Extract exactly those lines that lie between the start of the material and the line with "return radius - 0.0012", including both boundary lines and no others.

** start Supplied material **

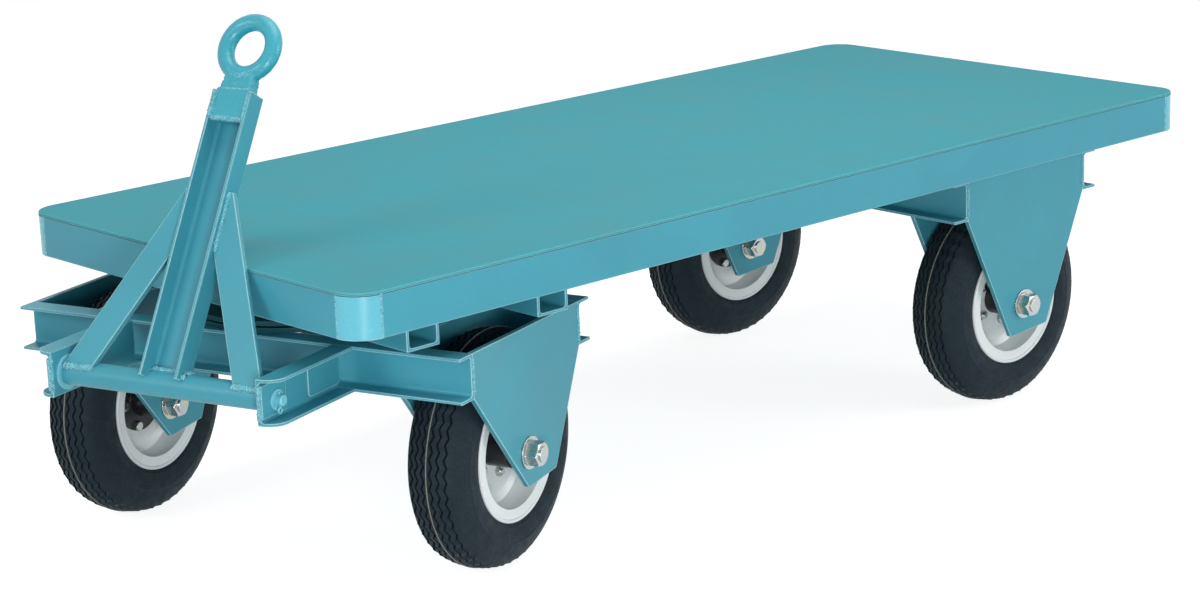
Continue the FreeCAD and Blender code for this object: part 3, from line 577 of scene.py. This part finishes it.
def tyre_grid(radius, half_width, bead_radius):
    """The tyre as a grid: rows go round, columns go across from bead to bead and back inside."""
    teeth = 50
    zigzag = (-1.0, -1 / 3, 1 / 3, 1.0, 1 / 3, -1 / 3)
    rows = teeth * len(zigzag)
    tread_half = half_width * 0.66
    columns = []
    wall = [(bead_radius + 0.001, 0.800), (0.1185, 0.800), (0.1225, 0.835), (0.1270, 0.885), (0.1285, 0.905),
            (0.1300, 0.903), (0.134, 0.930), (0.141, 0.958), (0.148, 0.965), (0.155, 0.952), (0.1562, 0.957),
            (0.1575, 0.945), (0.163, 0.918), (0.172, 0.862), (0.180, 0.798), (0.187, 0.732)]
    for reach, share in wall:
        columns.append((reach, -share * half_width, 0.0, "rubber"))
    ribs = 3
    pitch = tread_half / (ribs + 0.2)
    groove = 0.0042
    centres = [-(number + 0.62) * pitch for number in reversed(range(ribs))]
    centres += [(number + 0.62) * pitch for number in range(ribs)]

    def crown(x):
        return radius - 0.0012 - 0.0095 * (abs(x) / tread_half) ** 2.2

    columns.append((crown(tread_half), -tread_half, 0.0, "rubber"))
    ridge_placed = False
    for centre in centres:
        if centre > 0 and not ridge_placed:
            for x, lift in ((-0.0011, 0.0), (-0.0005, 0.0011), (0.0005, 0.0011), (0.0011, 0.0)):
                columns.append((crown(0) + lift, x, 0.0, "flash" if x < 0.0008 and x > -0.0014 else "rubber"))
            ridge_placed = True
        for offset, depth in ((-groove / 2, 0.0), (-groove / 2 + 0.0006, 0.0055),
                              (groove / 2 - 0.0006, 0.0055), (groove / 2, 0.0)):
            columns.append((crown(centre) - depth, centre + offset, 0.0028, "rubber"))
    columns.append((crown(tread_half), tread_half, 0.0, "rubber"))
    for reach, share in reversed(wall):
        columns.append((reach, share * half_width, 0.0, "rubber"))
    for reach, share in ((bead_radius + 0.001, 0.66), (0.125, 0.80), (0.150, 0.83), (0.172, 0.78),
                         (0.184, 0.5), (0.187, 0.0), (0.184, -0.5), (0.172, -0.78), (0.150, -0.83),
                         (0.125, -0.80), (bead_radius + 0.001, -0.66)):
        columns.append((reach, share * half_width, 0.0, "rubber"))
    points = []
    for row in range(rows):
        angle = 2 * math.pi * row / rows
        for reach, x, swing, _ in columns:
            x = x + swing * zigzag[row % len(zigzag)]
            points.append((x, reach * math.sin(angle), reach * math.cos(angle)))
    faces = []
    marks = []
    wide = len(columns)
    for row in range(rows):
        here = row * wide
        there = (row + 1) % rows * wide
        for column in range(wide):
            after = (column + 1) % wide
            faces.append((here + column, here + after, there + after, there + column))
            marks.append(1 if columns[column][3] == "flash" else 0)
    return points, faces, marks


bead_seat = 0.1018
lip_size = 0.0034
lip_lift = 0.0026
for wheel, place in wheels.items():
    tyre_high = span(f"{wheel}_tyre", place)[1]
    points, faces, marks = tyre_grid(tyre_high.z, tyre_high.x, bead_seat)
    mesh = bpy.data.meshes.new(f"{wheel}_casing")
    mesh.from_pydata(points, [], faces)
    mesh.materials.append(rubber)
    mesh.materials.append(pale_flash)
    mesh.polygons.foreach_set("material_index", marks)
    mesh.polygons.foreach_set("use_smooth", [True] * len(faces))
    mesh.update()
    casing = bpy.data.objects.new(f"{wheel}_casing", mesh)
    bpy.context.collection.objects.link(casing)
    casing.matrix_world = place
    mesh.set_sharp_from_angle(angle=math.radians(35))
    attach(casing, f"wheel_{wheel}")
    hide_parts(f"{wheel}_tyre")
    coat(rim_white, f"{wheel}_rim_outer", f"{wheel}_rim_inner")
    rim_high = span(f"{wheel}_rim_outer", place)[1]
    lips = bmesh.new()
    for side in (-1, 1):
        rings = []
        for number in range(96):
            angle = 2 * math.pi * number / 96
            ring = []
            for turn in range(12):
                around = math.pi * turn / 6
                reach = rim_high.z + lip_lift + lip_size * math.sin(around)
                x = side * (rim_high.x + 0.0002) + lip_size * math.cos(around)
                ring.append(lips.verts.new((x, reach * math.sin(angle), reach * math.cos(angle))))
            rings.append(ring)
        for number in range(96):
            for turn in range(12):
                lips.faces.new((rings[number][turn], rings[number][turn - 1], rings[number - 1][turn - 1],
                                rings[number - 1][turn]))
    built(f"{wheel}_rim_lips", lips, rim_white, f"wheel_{wheel}", place)
    coat(hub_black, f"{wheel}_hub")
    coat(bearing_metal, f"{wheel}_bearings")
    coat(zinc, f"{wheel}_rim_bolts")

# ---- floor, light and camera ----
# A pale studio floor with no walls, soft lamps above, in front and at the near side, and a long
# lens looking down at the drawbar end from the near front corner.
floor_mesh = bpy.data.meshes.new("floor")
floor_mesh.from_pydata([(-30, -30, 0), (30, -30, 0), (30, 30, 0), (-30, 30, 0)], [], [(0, 1, 2, 3)])
floor = bpy.data.objects.new("floor", floor_mesh)
bpy.context.collection.objects.link(floor)
pale = bpy.data.materials.new("pale_floor")
pale.use_nodes = True
tree = pale.node_tree
tree.nodes.clear()
seen = add(tree, "LightPath").outputs
shown = maths(tree, "MAXIMUM", seen["Is Camera Ray"], seen["Is Glossy Ray"])
shown = maths(tree, "MAXIMUM", shown, seen["Is Transmission Ray"])
cloth = add(tree, "BsdfDiffuse", color=(0.55, 0.565, 0.58, 1)).outputs[0]
glow = add(tree, "Emission", color=(1, 1, 1, 1), strength=maths(tree, "MULTIPLY", shown, 0.86)).outputs[0]
add(tree, "OutputMaterial", surface=add(tree, "AddShader", in_0=cloth, in_1=glow).outputs[0])
floor_mesh.materials.append(pale)

world = bpy.data.worlds.new("studio")
bpy.context.scene.world = world
world.use_nodes = True
tree = world.node_tree
tree.nodes.clear()
seen = add(tree, "LightPath").outputs
shown = maths(tree, "MAXIMUM", seen["Is Camera Ray"], seen["Is Glossy Ray"])
shown = maths(tree, "MAXIMUM", shown, seen["Is Transmission Ray"])
level = spread(tree, shown, 0.0, 1.0, 0.195, 1.0)
add(tree, "OutputWorld", surface=add(tree, "Background", color=(1, 1, 1, 1), strength=level).outputs[0])


def lamp(name, place, target, size, power):
    """A square soft lamp that points at the trailer."""
    light = bpy.data.lights.new(name, "AREA")
    light.size = size
    light.energy = power
    made = bpy.data.objects.new(name, light)
    bpy.context.collection.objects.link(made)
    made.location = place
    made.rotation_euler = (Vector(target) - Vector(place)).to_track_quat("-Z", "Y").to_euler()


lamp("overhead", (0.4, 0.2, 3.4), (0, 0.1, 0.4), 2.6, 58)
lamp("front_key", (-0.4, -4.4, 2.0), (0, -0.7, 0.4), 1.6, 44)
lamp("near_side", (4.0, 2.8, 1.5), (0, 0.6, 0.4), 1.8, 62)
lamp("low_fill", (3.5, -2.7, 0.6), (0.3, -0.2, 0.25), 1.0, 66)

azimuth = math.radians(47.808)
elevation = math.radians(14.792)
roll = math.radians(-2.077)
backward = Vector((math.sin(azimuth) * math.cos(elevation), -math.cos(azimuth) * math.cos(elevation),
                   math.sin(elevation)))
level_right = Vector((0, 0, 1)).cross(backward).normalized()
level_up = backward.cross(level_right)
right = level_right * math.cos(roll) + level_up * math.sin(roll)
up = level_up * math.cos(roll) - level_right * math.sin(roll)
view = bpy.data.cameras.new("camera")
view.sensor_width = 36.0
view.lens = 86.84
camera = bpy.data.objects.new("camera", view)
bpy.context.collection.objects.link(camera)
turn = Matrix((right, up, backward)).transposed().to_4x4()
camera.matrix_world = Matrix.Translation((3.8862, -3.5213, 1.6664)) @ turn
bpy.context.scene.camera = camera
bpy.context.scene.view_settings.view_transform = "Standard"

** end Supplied material **

▶ [Task answer]:
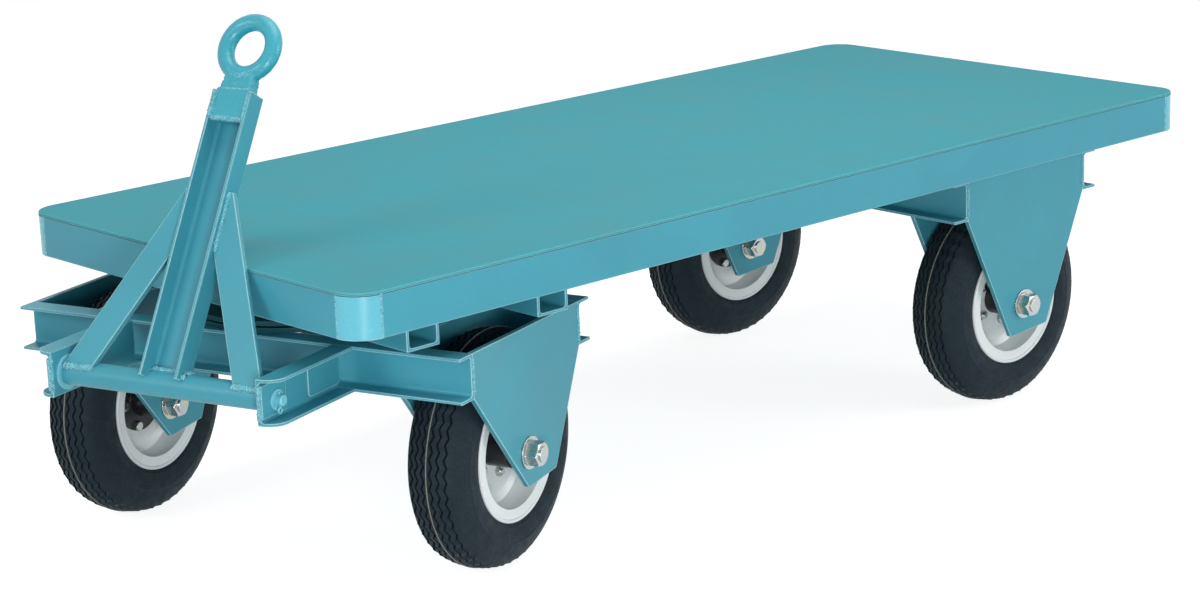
Continue the FreeCAD and Blender code for this object: part 3, from line 577 of scene.py. This part finishes it.
def tyre_grid(radius, half_width, bead_radius):
    """The tyre as a grid: rows go round, columns go across from bead to bead and back inside."""
    teeth = 50
    zigzag = (-1.0, -1 / 3, 1 / 3, 1.0, 1 / 3, -1 / 3)
    rows = teeth * len(zigzag)
    tread_half = half_width * 0.66
    columns = []
    wall = [(bead_radius + 0.001, 0.800), (0.1185, 0.800), (0.1225, 0.835), (0.1270, 0.885), (0.1285, 0.905),
            (0.1300, 0.903), (0.134, 0.930), (0.141, 0.958), (0.148, 0.965), (0.155, 0.952), (0.1562, 0.957),
            (0.1575, 0.945), (0.163, 0.918), (0.172, 0.862), (0.180, 0.798), (0.187, 0.732)]
    for reach, share in wall:
        columns.append((reach, -share * half_width, 0.0, "rubber"))
    ribs = 3
    pitch = tread_half / (ribs + 0.2)
    groove = 0.0042
    centres = [-(number + 0.62) * pitch for number in reversed(range(ribs))]
    centres += [(number + 0.62) * pitch for number in range(ribs)]

    def crown(x):
        return radius - 0.0012 - 0.0095 * (abs(x) / tread_half) ** 2.2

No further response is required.